» THE PROBLEM: Only the lines between the line with "Keep writing the" and the line with "hide_parts(node)", together with those two lines themselves, are to be copied exactly.

Modeling code records:
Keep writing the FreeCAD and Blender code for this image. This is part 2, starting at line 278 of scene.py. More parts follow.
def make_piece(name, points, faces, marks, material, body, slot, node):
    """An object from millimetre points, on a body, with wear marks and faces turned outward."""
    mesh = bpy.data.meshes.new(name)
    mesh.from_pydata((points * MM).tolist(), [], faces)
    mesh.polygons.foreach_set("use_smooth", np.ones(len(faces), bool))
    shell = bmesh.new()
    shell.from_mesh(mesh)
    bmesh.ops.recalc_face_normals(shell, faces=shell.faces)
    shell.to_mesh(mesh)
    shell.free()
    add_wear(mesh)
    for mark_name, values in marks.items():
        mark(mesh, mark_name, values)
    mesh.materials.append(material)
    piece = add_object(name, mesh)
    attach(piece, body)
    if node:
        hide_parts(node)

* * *

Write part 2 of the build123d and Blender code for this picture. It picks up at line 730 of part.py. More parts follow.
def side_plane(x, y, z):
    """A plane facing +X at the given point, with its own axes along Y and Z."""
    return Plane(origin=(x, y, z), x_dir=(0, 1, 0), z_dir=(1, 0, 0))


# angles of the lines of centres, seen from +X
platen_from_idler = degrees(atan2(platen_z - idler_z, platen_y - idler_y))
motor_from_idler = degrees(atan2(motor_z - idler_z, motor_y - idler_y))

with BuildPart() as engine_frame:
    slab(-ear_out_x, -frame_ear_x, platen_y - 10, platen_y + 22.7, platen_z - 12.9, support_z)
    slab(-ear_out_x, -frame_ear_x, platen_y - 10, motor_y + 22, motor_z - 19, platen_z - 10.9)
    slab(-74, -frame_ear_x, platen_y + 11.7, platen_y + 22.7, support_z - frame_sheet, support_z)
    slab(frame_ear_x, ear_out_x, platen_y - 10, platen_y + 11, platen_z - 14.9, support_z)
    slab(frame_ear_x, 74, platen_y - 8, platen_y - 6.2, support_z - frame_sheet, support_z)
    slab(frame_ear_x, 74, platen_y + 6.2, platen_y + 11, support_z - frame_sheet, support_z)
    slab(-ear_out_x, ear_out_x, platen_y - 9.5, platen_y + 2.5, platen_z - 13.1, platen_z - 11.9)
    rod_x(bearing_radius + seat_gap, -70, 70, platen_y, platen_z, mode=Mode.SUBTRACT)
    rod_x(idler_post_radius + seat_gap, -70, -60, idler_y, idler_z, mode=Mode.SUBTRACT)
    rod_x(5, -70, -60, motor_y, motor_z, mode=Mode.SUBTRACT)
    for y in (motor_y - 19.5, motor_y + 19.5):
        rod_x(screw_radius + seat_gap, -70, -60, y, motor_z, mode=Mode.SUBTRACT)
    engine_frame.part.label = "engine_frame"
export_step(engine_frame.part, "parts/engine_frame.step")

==

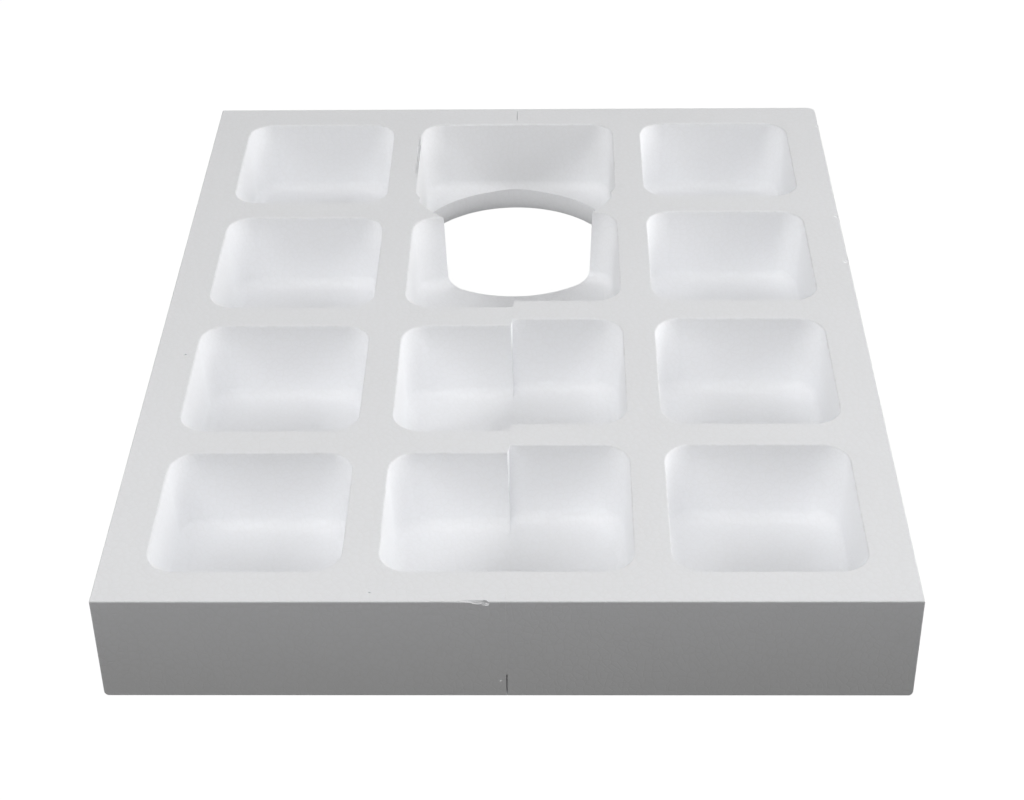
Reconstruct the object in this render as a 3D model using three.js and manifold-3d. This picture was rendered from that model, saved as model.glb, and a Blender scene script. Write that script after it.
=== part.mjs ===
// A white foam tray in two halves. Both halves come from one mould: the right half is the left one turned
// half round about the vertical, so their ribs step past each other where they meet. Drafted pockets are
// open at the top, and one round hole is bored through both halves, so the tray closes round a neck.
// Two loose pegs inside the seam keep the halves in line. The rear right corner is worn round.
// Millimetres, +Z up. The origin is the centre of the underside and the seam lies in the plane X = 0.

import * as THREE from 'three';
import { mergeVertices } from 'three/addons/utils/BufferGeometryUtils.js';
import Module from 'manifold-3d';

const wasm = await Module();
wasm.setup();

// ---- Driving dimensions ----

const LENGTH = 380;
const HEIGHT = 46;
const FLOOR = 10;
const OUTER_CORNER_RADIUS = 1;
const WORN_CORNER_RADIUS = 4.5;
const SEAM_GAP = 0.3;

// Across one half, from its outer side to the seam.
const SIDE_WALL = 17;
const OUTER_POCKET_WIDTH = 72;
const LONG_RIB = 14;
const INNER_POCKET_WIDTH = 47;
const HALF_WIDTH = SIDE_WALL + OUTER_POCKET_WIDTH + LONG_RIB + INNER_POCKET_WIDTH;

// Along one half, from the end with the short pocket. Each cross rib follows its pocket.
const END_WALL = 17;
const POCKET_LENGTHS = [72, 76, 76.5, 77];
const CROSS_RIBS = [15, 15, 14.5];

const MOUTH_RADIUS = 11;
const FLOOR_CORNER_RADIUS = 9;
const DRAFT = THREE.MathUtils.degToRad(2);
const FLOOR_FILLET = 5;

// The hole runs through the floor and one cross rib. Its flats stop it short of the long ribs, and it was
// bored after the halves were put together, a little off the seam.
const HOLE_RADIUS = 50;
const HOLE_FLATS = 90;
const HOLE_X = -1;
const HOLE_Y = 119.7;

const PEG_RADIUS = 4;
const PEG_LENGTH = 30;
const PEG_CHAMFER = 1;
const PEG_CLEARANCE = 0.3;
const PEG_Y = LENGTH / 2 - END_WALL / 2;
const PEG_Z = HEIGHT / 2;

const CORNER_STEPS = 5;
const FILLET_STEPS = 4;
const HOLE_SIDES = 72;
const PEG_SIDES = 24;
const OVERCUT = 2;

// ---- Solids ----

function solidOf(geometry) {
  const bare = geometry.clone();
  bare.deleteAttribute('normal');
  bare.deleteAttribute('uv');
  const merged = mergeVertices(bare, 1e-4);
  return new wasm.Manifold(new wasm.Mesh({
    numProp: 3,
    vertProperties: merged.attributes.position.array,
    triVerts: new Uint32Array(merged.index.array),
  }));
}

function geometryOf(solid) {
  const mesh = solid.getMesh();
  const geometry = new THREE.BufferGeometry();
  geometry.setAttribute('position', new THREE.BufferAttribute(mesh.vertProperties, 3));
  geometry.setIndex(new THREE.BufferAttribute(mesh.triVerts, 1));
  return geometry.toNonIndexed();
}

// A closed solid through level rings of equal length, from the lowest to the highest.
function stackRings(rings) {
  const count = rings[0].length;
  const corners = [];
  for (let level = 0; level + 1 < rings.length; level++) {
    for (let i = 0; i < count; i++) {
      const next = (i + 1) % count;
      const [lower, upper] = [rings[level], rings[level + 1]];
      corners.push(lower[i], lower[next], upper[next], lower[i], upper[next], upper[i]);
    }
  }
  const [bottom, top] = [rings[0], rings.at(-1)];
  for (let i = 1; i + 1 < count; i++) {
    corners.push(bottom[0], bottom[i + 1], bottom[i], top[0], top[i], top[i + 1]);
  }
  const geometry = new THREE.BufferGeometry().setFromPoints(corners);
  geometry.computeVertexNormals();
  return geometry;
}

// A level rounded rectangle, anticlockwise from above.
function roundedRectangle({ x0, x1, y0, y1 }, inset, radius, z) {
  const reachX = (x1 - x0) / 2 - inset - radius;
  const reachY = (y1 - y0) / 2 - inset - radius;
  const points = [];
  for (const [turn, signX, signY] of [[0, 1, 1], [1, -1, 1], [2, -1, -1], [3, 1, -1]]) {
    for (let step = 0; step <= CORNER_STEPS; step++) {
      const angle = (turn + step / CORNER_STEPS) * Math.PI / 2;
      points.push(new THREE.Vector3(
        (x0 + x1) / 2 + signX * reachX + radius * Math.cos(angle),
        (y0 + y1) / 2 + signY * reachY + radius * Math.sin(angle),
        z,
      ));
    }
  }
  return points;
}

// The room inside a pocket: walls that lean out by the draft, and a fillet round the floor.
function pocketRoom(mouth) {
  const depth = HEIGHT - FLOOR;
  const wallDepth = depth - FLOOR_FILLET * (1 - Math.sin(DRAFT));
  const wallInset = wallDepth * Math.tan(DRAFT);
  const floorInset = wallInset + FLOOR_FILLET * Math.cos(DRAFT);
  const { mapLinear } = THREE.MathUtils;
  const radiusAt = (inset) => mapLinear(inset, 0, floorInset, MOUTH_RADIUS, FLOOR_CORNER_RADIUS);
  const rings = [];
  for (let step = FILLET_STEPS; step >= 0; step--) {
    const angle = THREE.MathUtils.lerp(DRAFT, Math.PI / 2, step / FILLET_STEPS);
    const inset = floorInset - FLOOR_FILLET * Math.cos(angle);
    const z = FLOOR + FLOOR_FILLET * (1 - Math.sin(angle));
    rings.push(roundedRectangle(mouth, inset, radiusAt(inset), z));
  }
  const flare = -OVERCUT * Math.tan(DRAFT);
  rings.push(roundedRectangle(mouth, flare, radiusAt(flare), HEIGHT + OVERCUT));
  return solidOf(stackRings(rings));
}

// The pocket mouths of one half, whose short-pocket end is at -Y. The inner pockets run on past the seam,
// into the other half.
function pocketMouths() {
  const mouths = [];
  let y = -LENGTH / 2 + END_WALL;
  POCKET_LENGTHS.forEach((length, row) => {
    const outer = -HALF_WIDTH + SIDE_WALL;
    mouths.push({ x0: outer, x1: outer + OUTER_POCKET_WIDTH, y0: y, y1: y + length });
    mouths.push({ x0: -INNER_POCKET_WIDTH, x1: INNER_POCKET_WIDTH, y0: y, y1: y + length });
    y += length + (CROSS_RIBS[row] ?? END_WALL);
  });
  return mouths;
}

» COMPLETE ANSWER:
Keep writing the FreeCAD and Blender code for this image. This is part 2, starting at line 278 of scene.py. More parts follow.
def make_piece(name, points, faces, marks, material, body, slot, node):
    """An object from millimetre points, on a body, with wear marks and faces turned outward."""
    mesh = bpy.data.meshes.new(name)
    mesh.from_pydata((points * MM).tolist(), [], faces)
    mesh.polygons.foreach_set("use_smooth", np.ones(len(faces), bool))
    shell = bmesh.new()
    shell.from_mesh(mesh)
    bmesh.ops.recalc_face_normals(shell, faces=shell.faces)
    shell.to_mesh(mesh)
    shell.free()
    add_wear(mesh)
    for mark_name, values in marks.items():
        mark(mesh, mark_name, values)
    mesh.materials.append(material)
    piece = add_object(name, mesh)
    attach(piece, body)
    if node:
        hide_parts(node)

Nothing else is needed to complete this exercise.